Review of Gödel, Escher, Bach (Golden Eternal Braid) by Douglas Hofstadter.

This is an intellectual tour de force, a sweet confection of themes. Ultimately though it disappoints; he attempts to bind his thematic threads into a tightly structured fugue or rope, but achieves only candyfloss. As the title suggests, the writing pans across mathematics, the arts and music. On the way it takes in logic, philosophy, Zen Buddhism, linguistics and artificial intelligence. Indeed so extensive and brilliant are the references and insights that one suspects a touch of narcissism on the author’s part. He is certainly clever, and as a survey of thought this book is a must-read, however his final conclusions are just plain inconsistent.

One fundamental premise is that our material world is constructed around paradox and infinitely self-referential loops. The “Gödel” of the title is Kurt Gödel, a mathematician who proved that our knowledge must always be incomplete. We can not know all things. But, the link from that “voice” to the Escher and Bach of the title is not clearly formed. Rather these are separate themes which Hofstadter weaves into his “Golden Eternal Braid”, rather than inversions of the same theme which forms a satisfying fugue. The Escher leitmotif – that perception cannot be trusted, is illustrated by the manipulation of self-referential loops. Bach is recruited as a master of fugue, where the theme is woven together in different voices to create a new experience. In other words from individual threads he creates new – emergeant – reality. An epiphenomenon.
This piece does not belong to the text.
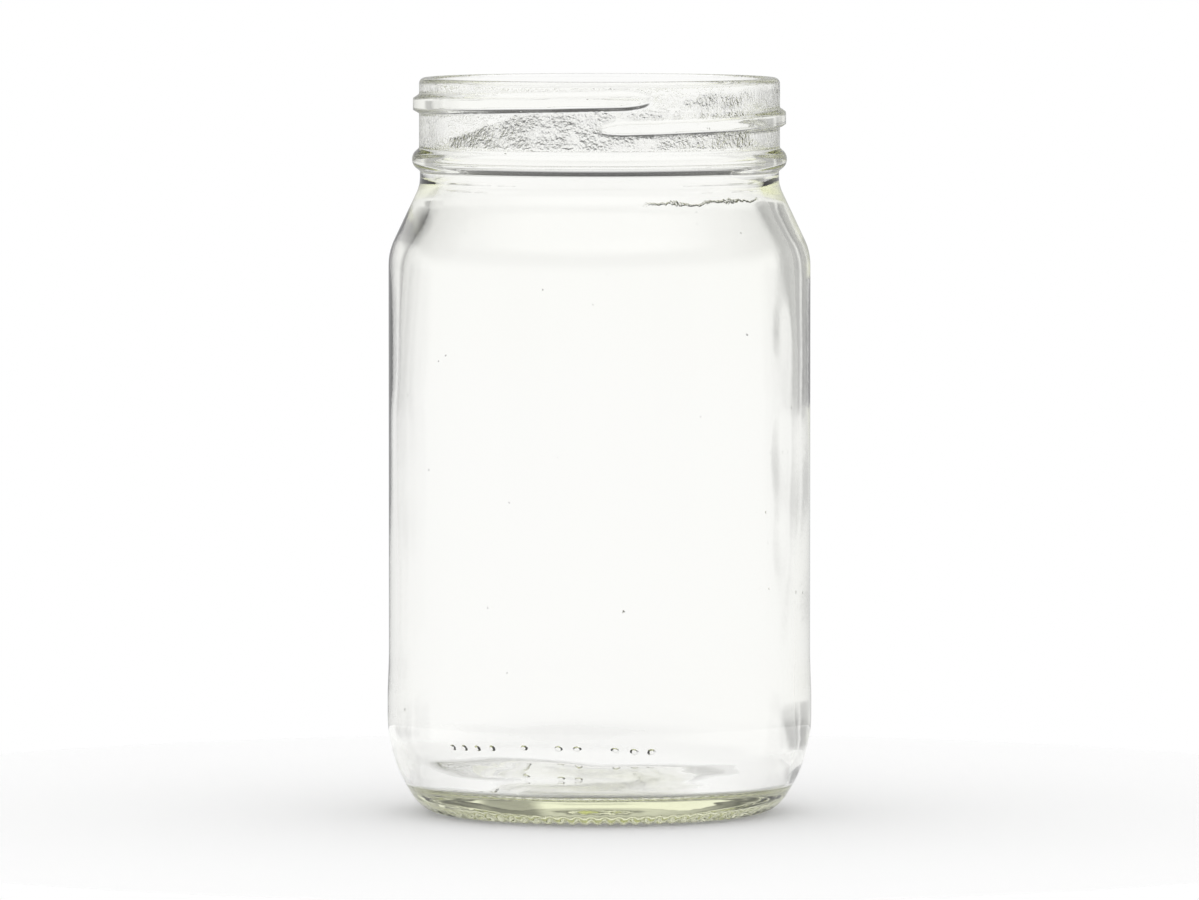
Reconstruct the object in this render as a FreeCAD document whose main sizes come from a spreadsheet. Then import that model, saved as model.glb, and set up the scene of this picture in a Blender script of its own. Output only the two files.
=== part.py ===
"""A round wide-mouth food jar, pressed and blown in clear glass as one piece.

The jar stands on a ribbed foot ring round a pushed-up base. The straight body curves in to a neck with a
locking bead, and above the bead one right-hand turn of thread runs out at both ends below the rim.
Millimetres, +Z up, origin at the middle of the foot ring on the table. The thread starts on the -Y side.
"""
import FreeCAD
import Part
import Sketcher

import math
import os

NODE = "jar"

# Driving sizes. Every height in the finish and the shoulder hangs from the rim, the rest stands on the table.
SIZES = [
    # overall
    ("overall_height", 136.4),
    ("body_diameter", 78.8),
    ("panel_recess", 0.25),
    # heel and foot ring
    ("heel_height", 10.05),
    ("heel_inset", 6.6),
    ("heel_radius", 27.0),
    ("foot_radius", 6.4),
    ("lower_band_top", 22.0),
    ("panel_bottom", 29.0),
    ("panel_blend_radius", 60.0),
    ("foot_ring_width", 5.5),
    ("foot_inner_radius", 1.0),
    # pushed-up base
    ("push_up_ramp", 2.3),
    ("push_up_ramp_radius", 3.0),
    ("push_up_height", 3.4),
    ("dome_flat_diameter", 24.0),
    ("dome_radius", 60.0),
    # ribs under the foot ring
    ("rib_count", 82),
    ("rib_groove_depth", 0.25),
    ("rib_groove_radius", 0.8),
    ("rib_groove_overrun", 1.2),
    # shoulder and neck
    ("neck_diameter", 66.6),
    ("finish_height", 19.9),
    ("shoulder_rise", 12.4),
    ("shoulder_radius", 11.0),
    ("neck_radius", 6.0),
    # locking bead
    ("finish_diameter", 66.94),
    ("bead_diameter", 69.5),
    ("bead_drop", 15.15),
    ("bead_root_width", 4.3),
    ("bead_crest_width", 2.0),
    ("bead_crest_radius", 1.9),
    ("bead_root_radius", 0.5),
    # rim
    ("bore_diameter", 62.4),
    ("rim_outer_radius", 1.1),
    ("rim_inner_radius", 0.8),
    # inner face of the neck and shoulder
    ("bore_bottom_rise", 5.5),
    ("bore_bottom_radius", 20.0),
    ("throat_diameter", 61.4),
    ("throat_drop", 2.7),
    ("throat_radius", 10.0),
    ("shoulder_wall", 3.25),
    ("shoulder_inner_drop", 0.7),
    ("shoulder_inner_radius", 10.0),
    ("wall_taper_drop", 28.1),
    ("wall_taper_radius", 120.0),
    # inner face of the body and floor
    ("wall", 2.1),
    ("inner_heel_height", 13.5),
    ("inner_heel_radius", 16.0),
    ("floor_edge_inset", 2.65),
    ("floor_edge_height", 5.0),
    ("floor_edge_radius", 1.8),
    ("floor_height", 7.3),
    # thread
    ("thread_diameter", 69.2),
    ("thread_pitch", 5.08),
    ("thread_turn", 377.0),
    ("thread_start_angle", -91.0),
    ("thread_start_drop", 8.9),
    ("thread_root_width", 3.15),
    ("thread_crest_width", 1.3),
    ("thread_root_depth", 0.6),
    ("thread_runout", 16.0),
    ("thread_crest_round", 0.35),
    # raised dots of the mould's position code, low on the +Y side
    ("dot_radius", 0.75),
    ("dot_proud", 0.32),
    ("dot_height", 9.6),
    ("dot_first_angle", 74.0),
    ("dot_last_angle", 140.0),
    ("dot_steps", 12),
]
DOTS_LEFT_OUT = (3, 6, 8)

doc = FreeCAD.newDocument("GlassJar")

sheet = doc.addObject("Spreadsheet::Sheet", "Sizes")
for row, (alias, number) in enumerate(SIZES, start=1):
    sheet.set(f"A{row}", alias)
    sheet.set(f"B{row}", str(number))
    sheet.setAlias(f"B{row}", alias)
doc.recompute()


class Size:
    """A length taken from the sheet, with the expression that ties a constraint to it."""

    def __init__(self, value, text):
        self.value = float(value)
        self.text = text

    def combined(self, other, sign, value):
        text = other.text if isinstance(other, Size) else str(other)
        return Size(value, f"({self.text} {sign} {text})")

    def __add__(self, other):
        return self.combined(other, "+", self.value + number_of(other))

    def __sub__(self, other):
        return self.combined(other, "-", self.value - number_of(other))

    def __truediv__(self, other):
        return self.combined(other, "/", self.value / number_of(other))


def number_of(item):
    return item.value if isinstance(item, Size) else float(item)


def size(alias):
    return Size(sheet.get(alias), f"Sizes.{alias}")


def value(alias):
    return float(sheet.get(alias))


# ---------------------------------------------------------------- outline of the glass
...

Though not appearing in the title, the concepts of Zen Buddhism are woven into the braid – pointing up the essential duality of existence and encouraging us to UN-think as a route to perception and integration. (see Karl Jung).

So in summary, Hofstadter’s braid is shaped from:

Gödel, all knowledge must be incomplete – definitively.
Escher, reality is not what it seems and comprises an infinity of self-referential loops.
Bach, threads are woven to create an epiphenomenon; whose sum is qualitatively different from its parts.

Given these premises he nevertheless concludes “I have no doubt that a totally reductionist.. explanation of the brain exists” (and he equates brain with mind and consciousness).

With all of these fascinating themes, the false logic of this eventual conclusion shocks. His statement is a axiom or belief, but is presented as a theorem (he has this in common with Dawkins and many other materialists). Having established that the great thinkers in different disciplines have all demonstrated a fundamental limit to our ability to know via thinking, he then goes on to state that he has “no doubt” that we will eventually completely understand the mind and consciousness in terms of materialist reductionism.

He would have been wiser to end with these, his own, words:

“By the way, in passing, it is interesting to note that all results essentially dependent on the fusion of subject and object have been limitative results. In addition to the limitative Theorums [eg Gödel’s Incompleteness Theorum], there is Heisenberg’s uncertainty principle, which says that measuring one quantity renders impossible the simultaneous measurement of a related quantity. I don’t know why all these results are limitative. Make of it what you will.”

For a truly penetrating (and consistent) philosophy of the link between mathematics and reality I would urge you to turn to Alfred North Whitehead – Process and Reality.